**** Data segment ****

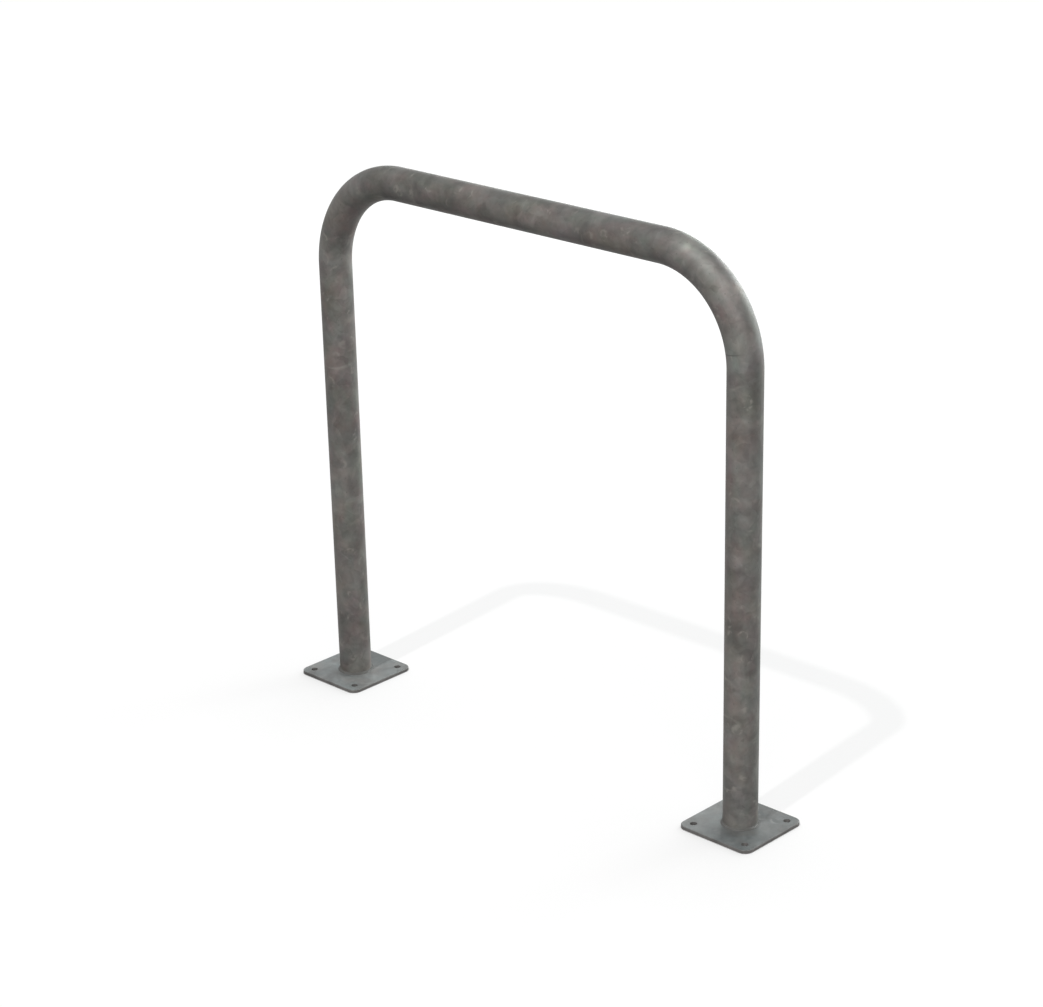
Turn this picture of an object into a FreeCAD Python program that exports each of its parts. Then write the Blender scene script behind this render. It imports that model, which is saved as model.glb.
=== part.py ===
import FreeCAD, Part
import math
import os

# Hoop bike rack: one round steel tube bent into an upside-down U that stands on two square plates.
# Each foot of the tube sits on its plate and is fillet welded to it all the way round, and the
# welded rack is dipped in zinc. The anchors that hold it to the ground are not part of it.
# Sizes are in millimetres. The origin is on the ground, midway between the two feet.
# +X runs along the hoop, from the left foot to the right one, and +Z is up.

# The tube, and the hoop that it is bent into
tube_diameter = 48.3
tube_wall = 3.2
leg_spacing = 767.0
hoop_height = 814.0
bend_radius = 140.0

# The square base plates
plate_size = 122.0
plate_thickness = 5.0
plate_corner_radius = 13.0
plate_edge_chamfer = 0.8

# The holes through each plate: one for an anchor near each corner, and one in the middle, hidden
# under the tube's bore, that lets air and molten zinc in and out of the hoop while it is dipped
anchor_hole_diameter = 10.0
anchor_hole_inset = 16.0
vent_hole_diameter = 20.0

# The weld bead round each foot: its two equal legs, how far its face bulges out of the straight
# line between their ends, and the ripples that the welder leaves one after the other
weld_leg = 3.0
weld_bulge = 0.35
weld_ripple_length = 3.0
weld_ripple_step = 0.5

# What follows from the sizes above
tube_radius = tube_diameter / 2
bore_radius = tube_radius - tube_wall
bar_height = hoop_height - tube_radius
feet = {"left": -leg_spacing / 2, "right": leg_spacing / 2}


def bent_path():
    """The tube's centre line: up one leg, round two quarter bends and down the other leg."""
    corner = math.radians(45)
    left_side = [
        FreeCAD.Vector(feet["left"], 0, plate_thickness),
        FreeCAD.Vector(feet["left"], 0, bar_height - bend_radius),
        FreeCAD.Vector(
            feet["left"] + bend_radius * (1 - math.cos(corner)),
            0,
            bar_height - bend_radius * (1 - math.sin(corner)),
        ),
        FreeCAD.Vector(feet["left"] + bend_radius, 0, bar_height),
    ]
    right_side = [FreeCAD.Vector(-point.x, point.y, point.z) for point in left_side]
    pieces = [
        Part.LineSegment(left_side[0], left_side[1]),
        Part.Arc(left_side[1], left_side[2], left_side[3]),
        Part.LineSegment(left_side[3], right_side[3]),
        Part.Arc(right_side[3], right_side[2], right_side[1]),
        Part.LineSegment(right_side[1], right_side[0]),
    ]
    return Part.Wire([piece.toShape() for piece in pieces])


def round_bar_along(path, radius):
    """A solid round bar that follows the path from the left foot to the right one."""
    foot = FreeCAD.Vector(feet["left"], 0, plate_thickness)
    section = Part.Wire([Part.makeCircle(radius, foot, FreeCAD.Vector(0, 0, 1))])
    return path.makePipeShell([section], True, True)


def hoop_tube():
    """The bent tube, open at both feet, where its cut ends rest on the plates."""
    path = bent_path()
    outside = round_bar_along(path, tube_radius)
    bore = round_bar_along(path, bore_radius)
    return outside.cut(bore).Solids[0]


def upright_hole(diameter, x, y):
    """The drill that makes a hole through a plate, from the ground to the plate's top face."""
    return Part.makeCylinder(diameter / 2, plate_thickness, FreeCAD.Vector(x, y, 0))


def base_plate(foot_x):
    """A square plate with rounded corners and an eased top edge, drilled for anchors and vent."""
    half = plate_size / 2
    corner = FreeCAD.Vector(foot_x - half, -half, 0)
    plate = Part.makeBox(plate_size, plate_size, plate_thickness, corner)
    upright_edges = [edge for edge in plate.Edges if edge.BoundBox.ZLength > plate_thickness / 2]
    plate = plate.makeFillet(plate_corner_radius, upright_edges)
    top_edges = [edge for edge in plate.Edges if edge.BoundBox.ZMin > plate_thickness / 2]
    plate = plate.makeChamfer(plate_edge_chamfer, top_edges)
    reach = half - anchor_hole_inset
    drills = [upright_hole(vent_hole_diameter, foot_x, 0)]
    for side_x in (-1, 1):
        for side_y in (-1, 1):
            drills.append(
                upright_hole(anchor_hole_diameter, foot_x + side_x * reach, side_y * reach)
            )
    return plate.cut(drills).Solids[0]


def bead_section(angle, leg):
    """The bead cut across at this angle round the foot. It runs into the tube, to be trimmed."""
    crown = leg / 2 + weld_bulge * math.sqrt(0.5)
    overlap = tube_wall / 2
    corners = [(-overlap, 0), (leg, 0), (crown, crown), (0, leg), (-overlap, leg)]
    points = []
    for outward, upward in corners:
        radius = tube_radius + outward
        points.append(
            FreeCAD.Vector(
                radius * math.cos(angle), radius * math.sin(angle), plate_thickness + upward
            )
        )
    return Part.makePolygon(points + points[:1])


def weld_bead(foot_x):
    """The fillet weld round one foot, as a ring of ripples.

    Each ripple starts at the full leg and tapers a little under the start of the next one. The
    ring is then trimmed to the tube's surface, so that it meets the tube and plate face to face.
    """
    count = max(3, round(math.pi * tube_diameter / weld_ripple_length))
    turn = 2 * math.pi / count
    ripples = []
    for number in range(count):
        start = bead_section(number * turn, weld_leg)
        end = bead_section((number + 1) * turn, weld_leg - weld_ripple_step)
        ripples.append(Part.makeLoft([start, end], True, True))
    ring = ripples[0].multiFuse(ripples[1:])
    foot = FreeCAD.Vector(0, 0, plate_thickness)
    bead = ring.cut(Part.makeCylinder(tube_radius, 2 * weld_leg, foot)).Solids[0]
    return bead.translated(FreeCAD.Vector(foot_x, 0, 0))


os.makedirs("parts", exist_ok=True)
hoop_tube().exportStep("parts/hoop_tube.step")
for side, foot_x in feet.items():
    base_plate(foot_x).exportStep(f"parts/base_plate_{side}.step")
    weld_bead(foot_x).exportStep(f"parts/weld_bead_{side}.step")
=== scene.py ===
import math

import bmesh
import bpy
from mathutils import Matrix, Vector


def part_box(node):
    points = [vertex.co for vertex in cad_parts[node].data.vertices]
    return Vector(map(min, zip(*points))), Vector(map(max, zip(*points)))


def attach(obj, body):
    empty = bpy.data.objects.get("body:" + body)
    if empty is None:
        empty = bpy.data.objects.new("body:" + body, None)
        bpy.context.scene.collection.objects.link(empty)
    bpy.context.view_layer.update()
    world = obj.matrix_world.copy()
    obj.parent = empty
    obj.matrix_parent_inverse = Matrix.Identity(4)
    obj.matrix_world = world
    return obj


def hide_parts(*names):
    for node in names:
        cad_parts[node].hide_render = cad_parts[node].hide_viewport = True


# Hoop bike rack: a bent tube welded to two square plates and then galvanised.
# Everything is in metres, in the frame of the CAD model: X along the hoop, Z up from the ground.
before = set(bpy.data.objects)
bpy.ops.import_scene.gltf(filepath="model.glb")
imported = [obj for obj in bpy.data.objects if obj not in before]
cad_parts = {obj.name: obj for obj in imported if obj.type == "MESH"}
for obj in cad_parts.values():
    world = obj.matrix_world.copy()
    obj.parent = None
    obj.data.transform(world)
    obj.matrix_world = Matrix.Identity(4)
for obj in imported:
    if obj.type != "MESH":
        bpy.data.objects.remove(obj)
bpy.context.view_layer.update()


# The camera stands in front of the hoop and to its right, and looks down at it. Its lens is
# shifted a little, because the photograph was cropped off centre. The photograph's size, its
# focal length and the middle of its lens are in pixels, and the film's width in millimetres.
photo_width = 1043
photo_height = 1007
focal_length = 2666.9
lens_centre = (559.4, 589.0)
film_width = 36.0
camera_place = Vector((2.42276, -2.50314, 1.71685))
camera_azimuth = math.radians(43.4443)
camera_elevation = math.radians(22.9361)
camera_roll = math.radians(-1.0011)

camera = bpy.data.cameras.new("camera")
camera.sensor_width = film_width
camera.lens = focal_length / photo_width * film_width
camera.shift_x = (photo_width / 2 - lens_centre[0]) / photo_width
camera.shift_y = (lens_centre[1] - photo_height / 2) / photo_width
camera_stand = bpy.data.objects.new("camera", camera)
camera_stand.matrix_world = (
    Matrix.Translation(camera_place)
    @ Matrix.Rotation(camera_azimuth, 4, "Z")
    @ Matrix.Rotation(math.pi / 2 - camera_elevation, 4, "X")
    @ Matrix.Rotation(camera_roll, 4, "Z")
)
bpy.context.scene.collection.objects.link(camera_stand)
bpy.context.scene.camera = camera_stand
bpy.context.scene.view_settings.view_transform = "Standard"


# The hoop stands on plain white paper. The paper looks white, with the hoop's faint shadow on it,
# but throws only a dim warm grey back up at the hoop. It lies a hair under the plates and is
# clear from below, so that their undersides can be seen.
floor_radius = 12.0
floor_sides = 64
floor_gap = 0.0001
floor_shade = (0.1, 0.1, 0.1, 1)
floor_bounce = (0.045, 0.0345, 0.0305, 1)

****

# Short problem
Copy exactly the lines from the line with "return bead.translated(FreeCAD.Vector(foot_x, 0, 0))" up to and including the line with "zip(*points))), Vector(map(max, zip(*points)))", and no other lines.

# Correct answer
    return bead.translated(FreeCAD.Vector(foot_x, 0, 0))


os.makedirs("parts", exist_ok=True)
hoop_tube().exportStep("parts/hoop_tube.step")
for side, foot_x in feet.items():
    base_plate(foot_x).exportStep(f"parts/base_plate_{side}.step")
    weld_bead(foot_x).exportStep(f"parts/weld_bead_{side}.step")
=== scene.py ===
import math

import bmesh
import bpy
from mathutils import Matrix, Vector


def part_box(node):
    points = [vertex.co for vertex in cad_parts[node].data.vertices]
    return Vector(map(min, zip(*points))), Vector(map(max, zip(*points)))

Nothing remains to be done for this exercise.